── Source data

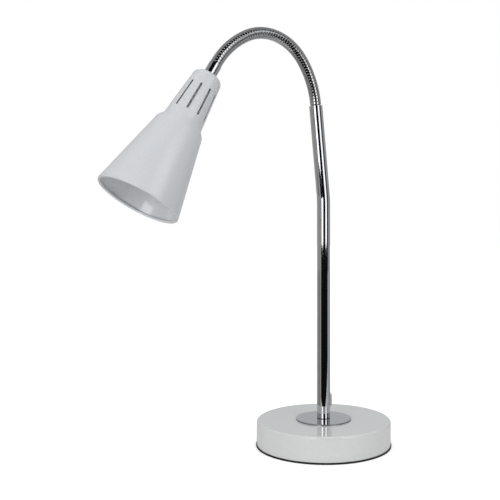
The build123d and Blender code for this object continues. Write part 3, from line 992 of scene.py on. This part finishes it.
tree.links.new(from_lamp.outputs["Value"], more_far_off.inputs["Value"])
tree.links.new(more_far_off.outputs["Result"], lift.inputs[1])
tree.links.new(rays.outputs["Is Camera Ray"], lift.inputs[0])
tree.links.new(lift.outputs[0], paper_shader.inputs["Emission Strength"])
floor.data.materials.append(paper)
print("floor at", floor_height)


# %% Helpers: cards that only reflections see
wall_turn = 15  # degrees from one panel of a wall to the next


def card_material(name, colour, glow_strength):
    """A plain glowing card. At a strength near nothing it is a black card."""
    material = bpy.data.materials.new(name)
    material.use_nodes = True
    tree = material.node_tree
    tree.nodes.clear()
    glow = tree.nodes.new("ShaderNodeEmission")
    glow.inputs["Color"].default_value = (*colour, 1)
    glow.inputs["Strength"].default_value = glow_strength
    out = tree.nodes.new("ShaderNodeOutputMaterial")
    tree.links.new(glow.outputs["Emission"], out.inputs["Surface"])
    return material


def card(name, corners, material):
    """A flat polygon of the studio."""
    mesh = bpy.data.meshes.new(name)
    mesh.from_pydata(corners, [], [list(range(len(corners)))])
    made = bpy.data.objects.new(name, mesh)
    bpy.context.scene.collection.objects.link(made)
    mesh.materials.append(material)
    made.visible_camera = False
    made.visible_diffuse = False
    made.visible_transmission = False
    made.visible_shadow = False
    made.visible_volume_scatter = False


def upright_card(name, one, two, tall, material):
    """A card that stands on the line between two points."""
    high = Vector((0, 0, tall))
    card(name, [one, two, two + high, one + high], material)


def spot_at(azimuth, distance, height):
    """A point seen from the stem. The azimuth is in degrees from the camera, positive to the right."""
    angle = radians(azimuth)
    return -ahead * distance * cos(angle) + to_right * distance * sin(angle) + Vector((0, 0, height))


def azimuths(start, end):
    """Directions from start to end in about equal steps."""
    steps = max(1, round((end - start) / wall_turn))
    return [start + (end - start) * step / steps for step in range(steps + 1)]


print("wall panels turn by about", wall_turn, "degrees")

# %% Walls and floor of the room
wall_away, wall_high, just_above = 3.2, 4.0, 0.0003
table_r, table_edge = 0.20, 0.185
dark_start, dark_end = -46, 72
cool, warm = (0.95, 0.98, 1.0), (1.0, 0.98, 0.92)
paints = {}
for name, start, end, floor_glow, wall_glow, tint in (
    ("right_near", dark_end, 90, 0.40, 0.14, cool),
    ("right", 90, 108, 0.50, 0.45, cool),
    ("right_far", 108, 150, 0.31, 0.40, warm),
    ("back", 150, 210, 0.54, 0.54, cool),
    ("left_far", 210, 265, 0.34, 0.42, warm),
    ("left_dim", 265, 290, 0.24, 0.36, warm),
    ("left", 290, 360 + dark_start, 0.36, 0.42, warm),
    ("dark", dark_start, dark_end, 0.006, 0.006, cool),
):
    paints[name] = card_material(f"{name}_wall", tint, wall_glow)
    ground = card_material(f"{name}_floor", tint, floor_glow)
    outer = [spot_at(a, wall_away, 0) for a in azimuths(start, end)]
    for number, (one, two) in enumerate(zip(outer, outer[1:])):
        upright_card(f"{name}_wall_{number + 1}", one, two, wall_high, paints[name])
    if name == "dark":
        near = [spot_at(a, table_edge / cos(radians(a)), just_above) for a in (start, end)]
    else:
        near = [spot_at(a, table_r, just_above) for a in azimuths(start, end)]
    far = [spot_at(a, wall_away, just_above) for a in reversed(azimuths(start, end))]
    card(f"{name}_floor", near + far, ground)
print("sides of the room", list(paints))

# %% Ceiling, and a pale screen between the dark side and the right wall
screen_away, screen_low, screen_tall = 3.1, 1.0, 1.5
screen_ends = [spot_at(a, screen_away, screen_low) for a in (64, 76)]
upright_card("screen_right", *screen_ends, screen_tall, card_material("pale_screen", cool, 0.85))
below_ceiling, dark_from = wall_high - just_above, 1.0
ceiling = card_material("grey_ceiling", (0.97, 0.98, 1.0), 0.35)
card("ceiling", [spot_at(a, wall_away, wall_high) for a in range(0, 360, wall_turn)], ceiling)
dark_side = azimuths(dark_start, dark_end)
front_arc = [spot_at(a, dark_from, below_ceiling) for a in dark_side]
far_arc = [spot_at(a, wall_away, below_ceiling) for a in reversed(dark_side)]
card("dark_ceiling", front_arc + far_arc, paints["dark"])
print("ceiling at", wall_high)

# %% Softboxes
box_away, box_low = 1.6, 0.19
for name, left, right, tall, glow in (
    ("softbox_left", -36, -9, 1.1, 2.1),
    ("softbox_right", 30, 57, 1.5, 1.65),
):
    one, two = spot_at(left, box_away, box_low), spot_at(right, box_away, box_low)
    upright_card(name, one, two, tall, card_material(name, (1, 1, 1), glow))
print("softboxes are", box_away, "from the stem")

# %% Lamps, which reflections don't see
aim_at = Vector((0, 0, 0.2))
for name, azimuth, distance, height, size, watts in (
    ("lamp_left", -34, 1.7, 0.45, 0.8, 7.4),
    ("lamp_right", 48, 1.7, 0.6, 0.8, 4.5),
    ("lamp_top", 0, 0.1, 2.0, 1.4, 10.5),
):
    light = bpy.data.lights.new(name, "AREA")
    light.size = size
    light.energy = watts
    lamp = bpy.data.objects.new(name, light)
    bpy.context.scene.collection.objects.link(lamp)
    lamp.location = spot_at(azimuth, distance, height)
    aim = aim_at - lamp.location
    lamp.rotation_euler = aim.to_track_quat("-Z", "Y").to_euler()
    lamp.visible_camera = False
    lamp.visible_glossy = False
    lamp.visible_transmission = False

# %% Colour management
bpy.context.scene.view_settings.view_transform = "Standard"
print("view transform", bpy.context.scene.view_settings.view_transform)
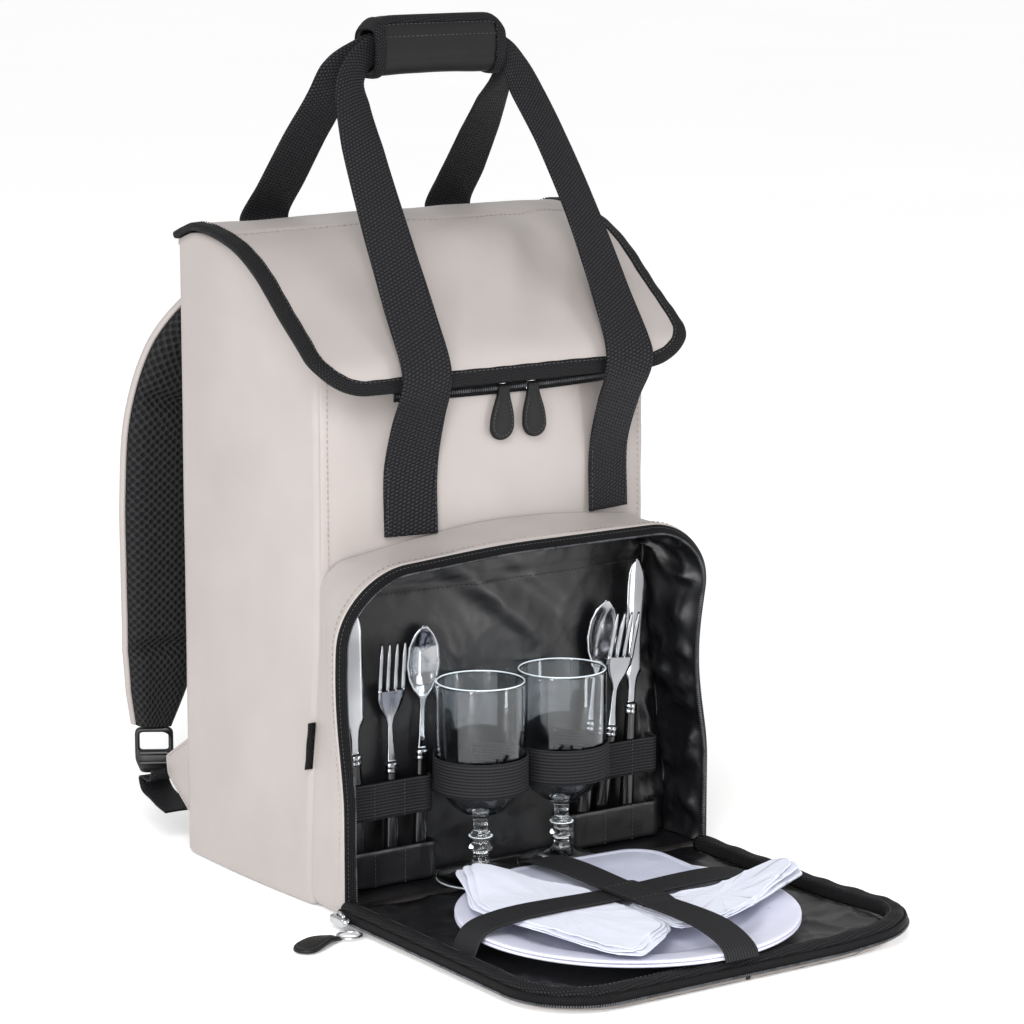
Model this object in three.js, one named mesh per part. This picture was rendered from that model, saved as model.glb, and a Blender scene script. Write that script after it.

────

• To be done: Write the whole listing out again. Keep every line exactly as it is.

• Expected output:
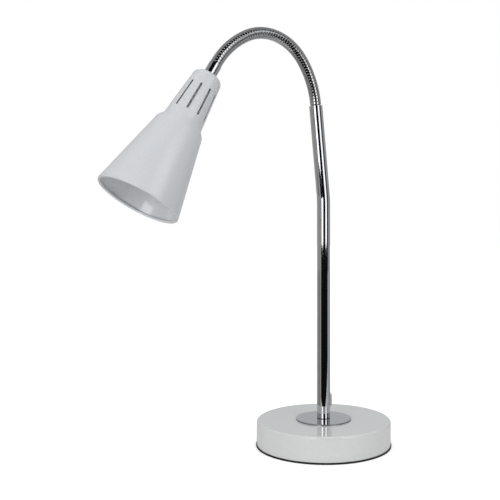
The build123d and Blender code for this object continues. Write part 3, from line 992 of scene.py on. This part finishes it.
tree.links.new(from_lamp.outputs["Value"], more_far_off.inputs["Value"])
tree.links.new(more_far_off.outputs["Result"], lift.inputs[1])
tree.links.new(rays.outputs["Is Camera Ray"], lift.inputs[0])
tree.links.new(lift.outputs[0], paper_shader.inputs["Emission Strength"])
floor.data.materials.append(paper)
print("floor at", floor_height)


# %% Helpers: cards that only reflections see
wall_turn = 15  # degrees from one panel of a wall to the next


def card_material(name, colour, glow_strength):
    """A plain glowing card. At a strength near nothing it is a black card."""
    material = bpy.data.materials.new(name)
    material.use_nodes = True
    tree = material.node_tree
    tree.nodes.clear()
    glow = tree.nodes.new("ShaderNodeEmission")
    glow.inputs["Color"].default_value = (*colour, 1)
    glow.inputs["Strength"].default_value = glow_strength
    out = tree.nodes.new("ShaderNodeOutputMaterial")
    tree.links.new(glow.outputs["Emission"], out.inputs["Surface"])
    return material


def card(name, corners, material):
    """A flat polygon of the studio."""
    mesh = bpy.data.meshes.new(name)
    mesh.from_pydata(corners, [], [list(range(len(corners)))])
    made = bpy.data.objects.new(name, mesh)
    bpy.context.scene.collection.objects.link(made)
    mesh.materials.append(material)
    made.visible_camera = False
    made.visible_diffuse = False
    made.visible_transmission = False
    made.visible_shadow = False
    made.visible_volume_scatter = False


def upright_card(name, one, two, tall, material):
    """A card that stands on the line between two points."""
    high = Vector((0, 0, tall))
    card(name, [one, two, two + high, one + high], material)


def spot_at(azimuth, distance, height):
    """A point seen from the stem. The azimuth is in degrees from the camera, positive to the right."""
    angle = radians(azimuth)
    return -ahead * distance * cos(angle) + to_right * distance * sin(angle) + Vector((0, 0, height))


def azimuths(start, end):
    """Directions from start to end in about equal steps."""
    steps = max(1, round((end - start) / wall_turn))
    return [start + (end - start) * step / steps for step in range(steps + 1)]


print("wall panels turn by about", wall_turn, "degrees")

# %% Walls and floor of the room
wall_away, wall_high, just_above = 3.2, 4.0, 0.0003
table_r, table_edge = 0.20, 0.185
dark_start, dark_end = -46, 72
cool, warm = (0.95, 0.98, 1.0), (1.0, 0.98, 0.92)
paints = {}
for name, start, end, floor_glow, wall_glow, tint in (
    ("right_near", dark_end, 90, 0.40, 0.14, cool),
    ("right", 90, 108, 0.50, 0.45, cool),
    ("right_far", 108, 150, 0.31, 0.40, warm),
    ("back", 150, 210, 0.54, 0.54, cool),
    ("left_far", 210, 265, 0.34, 0.42, warm),
    ("left_dim", 265, 290, 0.24, 0.36, warm),
    ("left", 290, 360 + dark_start, 0.36, 0.42, warm),
    ("dark", dark_start, dark_end, 0.006, 0.006, cool),
):
    paints[name] = card_material(f"{name}_wall", tint, wall_glow)
    ground = card_material(f"{name}_floor", tint, floor_glow)
    outer = [spot_at(a, wall_away, 0) for a in azimuths(start, end)]
    for number, (one, two) in enumerate(zip(outer, outer[1:])):
        upright_card(f"{name}_wall_{number + 1}", one, two, wall_high, paints[name])
    if name == "dark":
        near = [spot_at(a, table_edge / cos(radians(a)), just_above) for a in (start, end)]
    else:
        near = [spot_at(a, table_r, just_above) for a in azimuths(start, end)]
    far = [spot_at(a, wall_away, just_above) for a in reversed(azimuths(start, end))]
    card(f"{name}_floor", near + far, ground)
print("sides of the room", list(paints))

# %% Ceiling, and a pale screen between the dark side and the right wall
screen_away, screen_low, screen_tall = 3.1, 1.0, 1.5
screen_ends = [spot_at(a, screen_away, screen_low) for a in (64, 76)]
upright_card("screen_right", *screen_ends, screen_tall, card_material("pale_screen", cool, 0.85))
below_ceiling, dark_from = wall_high - just_above, 1.0
ceiling = card_material("grey_ceiling", (0.97, 0.98, 1.0), 0.35)
card("ceiling", [spot_at(a, wall_away, wall_high) for a in range(0, 360, wall_turn)], ceiling)
dark_side = azimuths(dark_start, dark_end)
front_arc = [spot_at(a, dark_from, below_ceiling) for a in dark_side]
far_arc = [spot_at(a, wall_away, below_ceiling) for a in reversed(dark_side)]
card("dark_ceiling", front_arc + far_arc, paints["dark"])
print("ceiling at", wall_high)

# %% Softboxes
box_away, box_low = 1.6, 0.19
for name, left, right, tall, glow in (
    ("softbox_left", -36, -9, 1.1, 2.1),
    ("softbox_right", 30, 57, 1.5, 1.65),
):
    one, two = spot_at(left, box_away, box_low), spot_at(right, box_away, box_low)
    upright_card(name, one, two, tall, card_material(name, (1, 1, 1), glow))
print("softboxes are", box_away, "from the stem")

# %% Lamps, which reflections don't see
aim_at = Vector((0, 0, 0.2))
for name, azimuth, distance, height, size, watts in (
    ("lamp_left", -34, 1.7, 0.45, 0.8, 7.4),
    ("lamp_right", 48, 1.7, 0.6, 0.8, 4.5),
    ("lamp_top", 0, 0.1, 2.0, 1.4, 10.5),
):
    light = bpy.data.lights.new(name, "AREA")
    light.size = size
    light.energy = watts
    lamp = bpy.data.objects.new(name, light)
    bpy.context.scene.collection.objects.link(lamp)
    lamp.location = spot_at(azimuth, distance, height)
    aim = aim_at - lamp.location
    lamp.rotation_euler = aim.to_track_quat("-Z", "Y").to_euler()
    lamp.visible_camera = False
    lamp.visible_glossy = False
    lamp.visible_transmission = False

# %% Colour management
bpy.context.scene.view_settings.view_transform = "Standard"
print("view transform", bpy.context.scene.view_settings.view_transform)
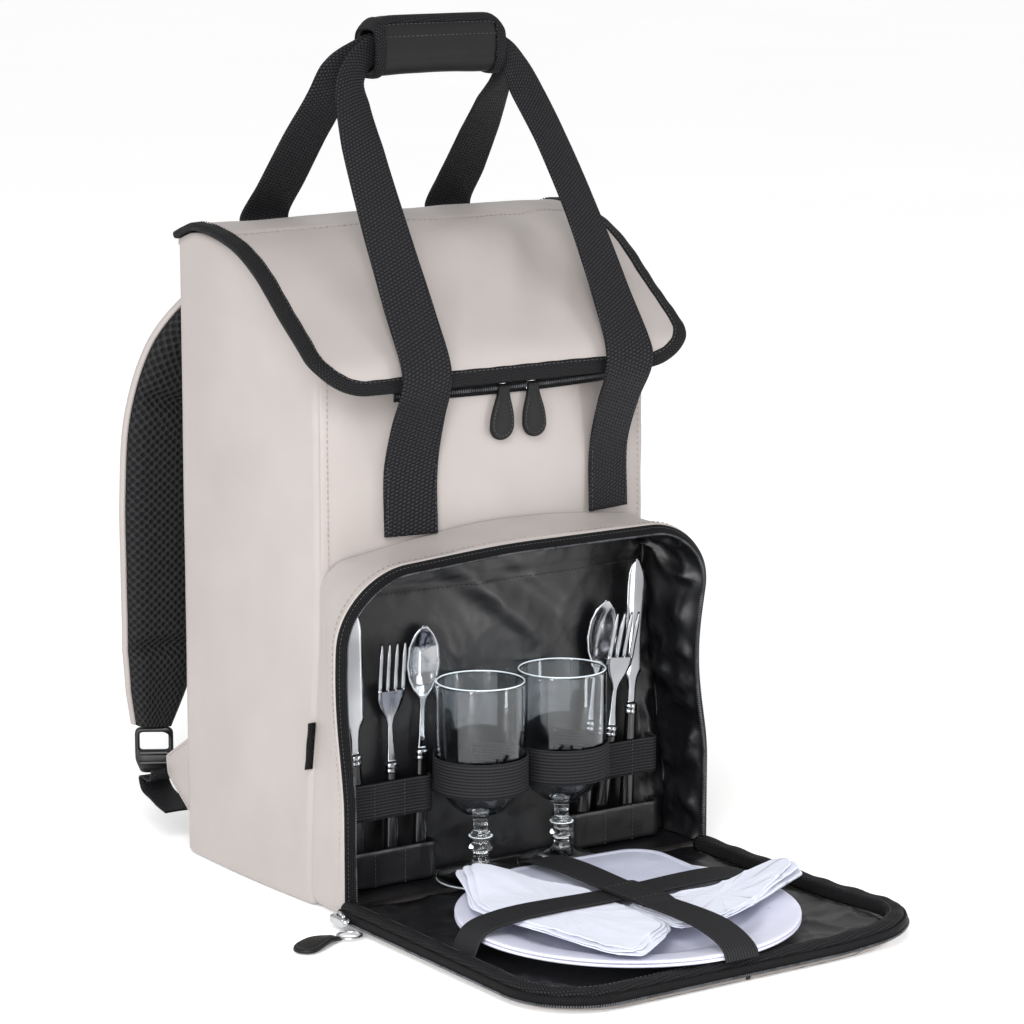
Model this object in three.js, one named mesh per part. This picture was rendered from that model, saved as model.glb, and a Blender scene script. Write that script after it.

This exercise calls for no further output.